Lately, Seth and I have been having some of those big “life” talks – the kind that focus on the future, the kind that make you re-evaluate your relationships, the kind that leave you feeling like you have no idea what you’re doing or where you’re meant to be or what you’re meant to be doing. You know, the kind that lead to bickering and elevated stress levels and momentary breakdowns? There have been a lot of “I don’t fucking knows” and “what the fucks” and “oh my fucking gods” and “what ifs” — a lot of moments spent regrouping and talking to the walls. So when an old friend randomly texted me last week to see if I was available for happy hour, I jumped at the chance.

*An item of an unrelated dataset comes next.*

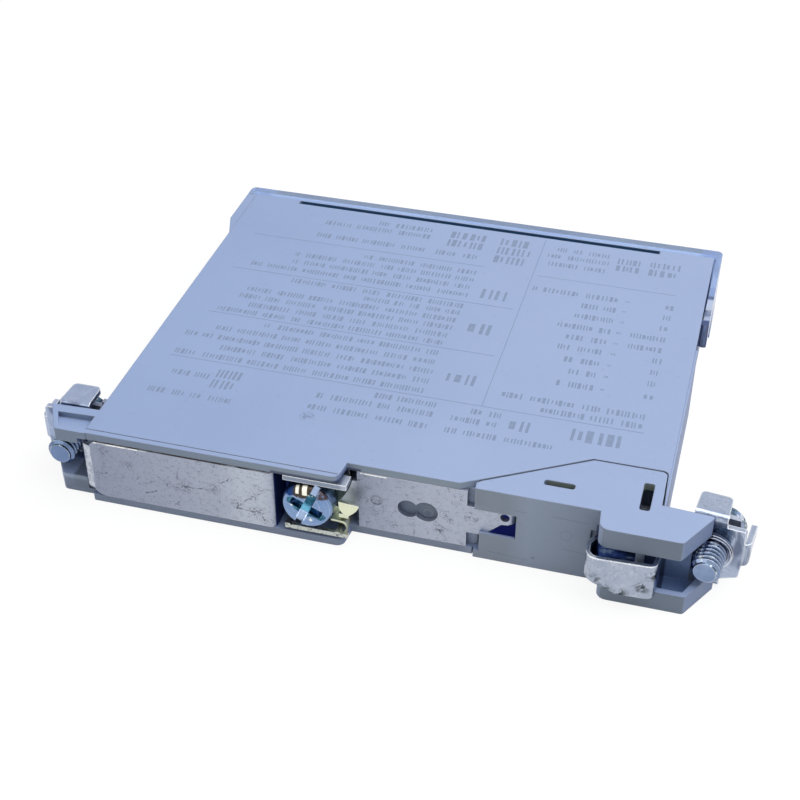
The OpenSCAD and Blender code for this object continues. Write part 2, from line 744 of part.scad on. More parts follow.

I couldn’t remember the last time that I’d actually seen her but I knew it had been years. She’d been busy following her career, traveling the country and making new friends where ever the road took her and I’d been busy — well, you know — doing that surprise domestic mom thing. Over the years, we’d kept in touch in small ways — texts here and there, snapchats back and forth, maybe a few emails every now and then. Whenever something big would happen (babies, moves, marriages) or a holiday would come around, we liked to wistfully text about meeting up when she was in town next – but time is hard to come by these days (and by these days I mean, adulthood).

As I drove down to meet her, I racked my brain trying to remember the last time we’d been together.

“Oh my God, it’s been forever — I can’t even remember the last time I saw you!”
“I do! We went to lunch. You told me you were dating Seth and you were 12 weeks pregnant with Matty!”
“Oh my God.”

We reminisced about old times and laughed as though a day hadn’t passed. We caught up on everything as if three and a half years wasn’t that much time at all. And the hours passed like minutes. We laughed, shared life stories and talked about our plans. We made travel plans for future rendévous and have ever intention of sticking to them. It was the best hour turned into four and half hours I’ve shared in a long time. As we hugged in the parking lot, I fought back tears. Isn’t it funny when the universe drops something in your lap and you think, “oh, that’s nice” and then you end up realizing it was EXACTLY what you needed, EXACTLY when you needed it and you had no idea how desperate you were for it? I drove home with a heart full to the fucking brim and an overwhelming sense of gratitude.

When I got home I told Seth about the plans we had made, how great it was to see her and how oddly reassuring it was. Seth, being the husband that he is, said, “Babe, you could have stayed out longer as long as you didn’t come home and puke on the floor.” I blame St Patrick’s Day 2016 for coinciding with my first happy hour post-baby. But this wasn’t just any happy hour where you depend on the booze to ease your life struggles, it was therapy in its purest form – an old friend with a heart of gold (the booze was just a plus).